On Monday night, I browsed my Twitter feeds. I was avoiding my plan to write, read, and critique with my online group. Occasionally, while practicing this stall tactic, I come across some words of wisdom or funny posts that refuel my writing tank, but this time, I wasn’t looking for anything. I just felt indifferent to the craft. My heart wasn’t in it.

Then, I came across Delilah’s 10 Writing Mantras. At first, I scanned right past it. I wasn’t so sure her suggestions would apply to me - I’m not a sci-fi reader or writer. But some inkling in the back of my mind made me scroll back up and click to read the post in it’s entirety. And when I did, I immediately sat down and fleshed out this very blog. Here’s what I learned from her:

  1. Shoot Your Roll. Always try. Always give it your best. Because…why the hell not?

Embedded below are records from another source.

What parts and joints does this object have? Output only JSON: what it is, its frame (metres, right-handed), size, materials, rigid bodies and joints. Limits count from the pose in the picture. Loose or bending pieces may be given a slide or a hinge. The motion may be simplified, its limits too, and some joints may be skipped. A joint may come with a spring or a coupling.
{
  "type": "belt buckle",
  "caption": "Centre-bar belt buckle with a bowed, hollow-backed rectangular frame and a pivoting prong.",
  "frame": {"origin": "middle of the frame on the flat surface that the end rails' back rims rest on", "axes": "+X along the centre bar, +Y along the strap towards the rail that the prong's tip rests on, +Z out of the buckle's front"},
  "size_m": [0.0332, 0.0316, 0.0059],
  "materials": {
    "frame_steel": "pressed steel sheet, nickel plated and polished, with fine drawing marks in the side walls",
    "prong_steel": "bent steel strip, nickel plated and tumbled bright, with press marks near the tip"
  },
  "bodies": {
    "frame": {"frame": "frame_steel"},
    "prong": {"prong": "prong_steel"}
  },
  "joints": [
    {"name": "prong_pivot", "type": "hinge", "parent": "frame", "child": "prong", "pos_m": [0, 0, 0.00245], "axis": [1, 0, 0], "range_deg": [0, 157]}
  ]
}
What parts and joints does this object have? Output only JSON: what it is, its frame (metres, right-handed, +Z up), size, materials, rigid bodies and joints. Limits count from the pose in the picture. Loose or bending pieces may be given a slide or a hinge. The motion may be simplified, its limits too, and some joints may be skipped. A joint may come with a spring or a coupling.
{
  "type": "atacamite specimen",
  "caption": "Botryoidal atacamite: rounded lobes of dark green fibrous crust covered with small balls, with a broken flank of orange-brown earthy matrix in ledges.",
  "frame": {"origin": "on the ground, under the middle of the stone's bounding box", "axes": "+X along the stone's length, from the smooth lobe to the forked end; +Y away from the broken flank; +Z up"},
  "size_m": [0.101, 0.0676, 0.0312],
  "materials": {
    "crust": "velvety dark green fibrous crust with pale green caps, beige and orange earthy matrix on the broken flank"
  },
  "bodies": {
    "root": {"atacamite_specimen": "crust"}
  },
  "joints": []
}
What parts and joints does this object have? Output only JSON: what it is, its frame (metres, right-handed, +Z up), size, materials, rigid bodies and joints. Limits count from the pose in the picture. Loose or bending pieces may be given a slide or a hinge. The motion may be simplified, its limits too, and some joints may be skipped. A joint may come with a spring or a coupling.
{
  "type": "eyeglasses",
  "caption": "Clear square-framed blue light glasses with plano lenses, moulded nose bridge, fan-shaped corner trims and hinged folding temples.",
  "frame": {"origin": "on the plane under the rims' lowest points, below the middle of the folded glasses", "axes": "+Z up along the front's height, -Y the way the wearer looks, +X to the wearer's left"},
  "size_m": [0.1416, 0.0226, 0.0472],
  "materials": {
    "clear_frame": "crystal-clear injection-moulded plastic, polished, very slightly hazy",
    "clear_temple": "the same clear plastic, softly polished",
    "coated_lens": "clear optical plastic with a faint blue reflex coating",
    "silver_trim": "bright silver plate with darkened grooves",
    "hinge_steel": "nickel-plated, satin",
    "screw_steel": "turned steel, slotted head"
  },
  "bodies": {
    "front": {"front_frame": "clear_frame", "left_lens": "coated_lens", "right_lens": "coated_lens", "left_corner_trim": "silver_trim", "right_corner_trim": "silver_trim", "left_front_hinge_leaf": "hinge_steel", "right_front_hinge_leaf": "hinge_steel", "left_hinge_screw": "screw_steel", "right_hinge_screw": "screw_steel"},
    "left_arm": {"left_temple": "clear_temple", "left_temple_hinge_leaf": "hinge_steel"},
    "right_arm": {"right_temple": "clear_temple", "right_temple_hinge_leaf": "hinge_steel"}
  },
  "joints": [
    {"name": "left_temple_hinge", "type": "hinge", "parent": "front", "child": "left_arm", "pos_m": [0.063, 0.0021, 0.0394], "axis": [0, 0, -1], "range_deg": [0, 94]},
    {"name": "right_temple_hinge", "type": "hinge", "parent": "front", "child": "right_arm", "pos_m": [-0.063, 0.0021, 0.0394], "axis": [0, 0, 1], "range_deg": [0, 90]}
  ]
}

    I tell my kids this all the time - what’s wrong with trying something new? You might fail or very well hate the outcome, but you’ll never know until you’ve tried. Yet, here I am, a writer usually scared shitless of my own potential mistakes, rejections, and small (but slowly growing!) support systems. Ms. Dawson’s opening words were exactly what I needed to get my juices flowing.

  2. Ideas Are Worth Nothing…It’s All About Execution.

    This was an embarrassing moment to admit how many ideas I’ve hoarded for fear they weren’t “the ones” that would get me discovered/signed/published. What a harsh but necessary way to force me to face my truth. There’s no perfect book or easy “in” to writing it. It’s not about the what (idea) and all about the how (execution, baby). Thanks for that subtle reminder.

  3. Your Reaction to the Test is Part of the Test.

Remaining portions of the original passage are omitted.